Use A Decent Gauge And Read All Four Tires

You do not need fancy gear. A pencil gauge works, though a digital gauge is easier to read and tends to be more consistent. Remove the valve cap, press the gauge straight onto the valve stem, and read the number. Do that on all four tires, then write the readings down if you want to spot patterns from month to month.

Do not stop at one tire just because the warning light came on. The low tire may not be the only one off target, and the rest of the set tells you whether the issue is a slow leak, a weather swing, or plain neglect.

Add Or Release Air In Small Steps

If a tire is low, add air in short bursts and recheck the gauge after each burst. If the tire is over the target, press the valve pin briefly to release a little air, then recheck. Small moves keep you from bouncing past the target and starting the dance all over again.

Put the valve caps back on when you’re done. They are small, but they help keep grit and moisture out of the valve.

Reset The Warning Light Only After The Pressure Is Correct

If your Corolla has a tire pressure warning light that stays on after you set all four tires, drive a short distance and give the system time to read the new pressures. On some Corolla years, a reset step may be part of the process. Check the owner’s manual for your exact model year before pressing buttons at random. The monitor is a backup, not your main measuring tool.
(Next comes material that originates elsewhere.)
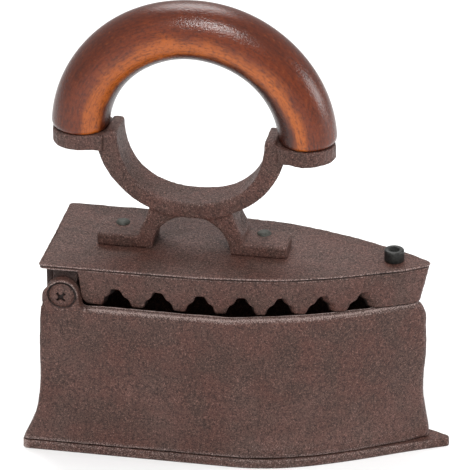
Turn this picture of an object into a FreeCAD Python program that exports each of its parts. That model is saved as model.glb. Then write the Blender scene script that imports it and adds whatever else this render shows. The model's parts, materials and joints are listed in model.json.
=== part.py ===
import FreeCAD, Part
import math
import os

# Charcoal clothes iron, millimetres.
# +X runs forward to the nose, +Z is up, Y runs across, and the iron is the same on both sides.
# The origin is the middle of the sole's underside.

V = FreeCAD.Vector
UP = V(0, 0, 1)

# --- driving dimensions -------------------------------------------------------------------
SOLE_LENGTH = 184.0
SOLE_HALF_WIDTH = 35.6
SOLE_THICK = 4.2
SOLE_TIP_R = 1.6

FLOOR_TOP = 8.7            # inside floor of the coal chamber
FLARE_TOP = 21.0           # height where the flared foot of the casting becomes the wall
WALL_TIP_R = 3.4
RIM_TOP = 70.0
REAR_WALL_TOP = 65.2       # lower between the ears, so the lid's apron can swing past
CHAMBER_HALF_WIDTH = 28.4
CHAMBER_HEEL_X = -79.0
CHAMBER_NOSE_X = 71.5

GRATE_BOTTOM = 16.0
GRATE_THICK = 2.2
GRATE_HOLE_R = 3.0
GRATE_HOLE_PITCH = 12.0

HINGE_X = -73.0
HINGE_Z = 75.4
EAR_R = 7.5
EAR_INNER_Y = 28.6
EAR_OUTER_Y = 32.7
LUG_INNER_Y = 24.0
LUG_OUTER_Y = 28.3
LUG_R = 5.0
M5_R = 2.5
RUNNING_CLEARANCE = 0.06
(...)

When Or What You’re Checking What To Do What To Avoid
Morning before driving Read all four tires and match the door sticker Using yesterday’s warm-tire reading
After a cold snap Recheck pressure the same day Assuming the light will clear on its own
Before a highway trip Check pressure and tread together Waiting until a fuel stop after long driving
After adding cargo Review the door label and load limits Inflating by feel
After tire service Verify all four tires yourself Assuming the shop nailed every tire
One tire keeps dropping Check for a puncture, bad valve, or rim leak Topping off for weeks with no inspection
Spare tire fitted to the car Check its pressure before relying on it Thinking the spare is ready by default
Monthly routine Build a set day each month for pressure checks Waiting for the warning light to remind you

What Changes Tire Pressure On A Corolla

Weather is the big one. A drop in temperature can pull pressure down enough to trigger the warning light, even when there is no puncture. Long drives do the opposite and raise the reading while the tire warms up. That is why cold pressure is the only number worth setting.

Wheel size and trim can also change the target. A Corolla with one wheel and tire package may not run the same pressure as another trim. That is one more reason the door sticker beats advice from a friend, a forum post, or a tire sidewall number every time.

NHTSA says to check tire pressure at least once a month and to use the vehicle manufacturer’s recommended cold inflation pressure on the placard. Their tire safety guidance also warns against setting warm tires down to the cold target, since that leaves them underinflated once they cool.

Do Not Rely On The TPMS Light Alone

The tire pressure monitoring system is handy, but it is late to the party. It usually warns you after pressure has already fallen well below the target. That makes it a warning tool, not a maintenance plan.

A Corolla owner who checks pressure once a month with a gauge will usually catch problems earlier than the dashboard does. That means less wear, fewer surprises, and a better shot at spotting a nail or valve leak before the tire goes flat.

When A Corolla’s Pressure Reading Looks Odd

One Tire Is Low And The Others Are Fine

That points to a leak more often than a weather swing. Check the tread for a screw or nail. Also listen near the valve stem after adding air. If the tire keeps losing pressure, have it inspected soon.

All Four Tires Dropped At Once

That usually tracks with temperature. A sharp overnight drop can pull every tire down by a few psi. Bring them back to the placard number when cold and recheck them after a day or two.

The Ride Still Feels Off After You Set The Pressure

If the gauge numbers are right but the car still feels odd, look at tread wear, tire age, and alignment history. Pressure is one piece of the puzzle, not the whole thing. A tire with uneven wear can feel wrong even when the gauge reads dead on.

What You Notice Likely Cause Best Next Move
Warning light on during a cold morning Seasonal pressure drop Check all four tires cold and refill to the placard
One tire drops again after a few days Slow leak or valve issue Inspect the tire and book a repair
Pressure rises after a long drive Normal heat buildup Leave it alone and recheck when cold
Center tread wearing faster Pressure has been too high Set cold pressure to the door-sticker number
Outer edges wearing faster Pressure has been too low Correct the pressure and watch for a leak
Car feels squirmy in corners Low pressure or uneven side-to-side pressure Check all four tires and compare readings

A Simple Monthly Routine That Works

A steady routine beats a burst of attention once the light flashes. Pick one day each month. Keep the gauge in the glove box or trunk. Check the tires before driving. Compare each reading to the driver-door sticker. Adjust as needed. Done.

  1. Check pressure in the morning on cold tires.
  2. Read the door-jamb label before adding air.
  3. Measure all four tires, not only the one that looks low.
  4. Recheck after adding or releasing air.
  5. Scan the tread while you’re down there.
  6. Watch for repeat drops in the same tire.

That routine takes less time than a coffee stop, and it gives you a clearer picture of how your Corolla is wearing its tires. Once you do it a couple of times, it becomes second nature.

A Toyota Corolla does not need guesswork or a shop visit every time the weather shifts. Use a gauge, trust the door sticker, check the tires cold, and treat the dash light as a backup alarm. That is the clean, repeatable way to keep the car riding the way it should.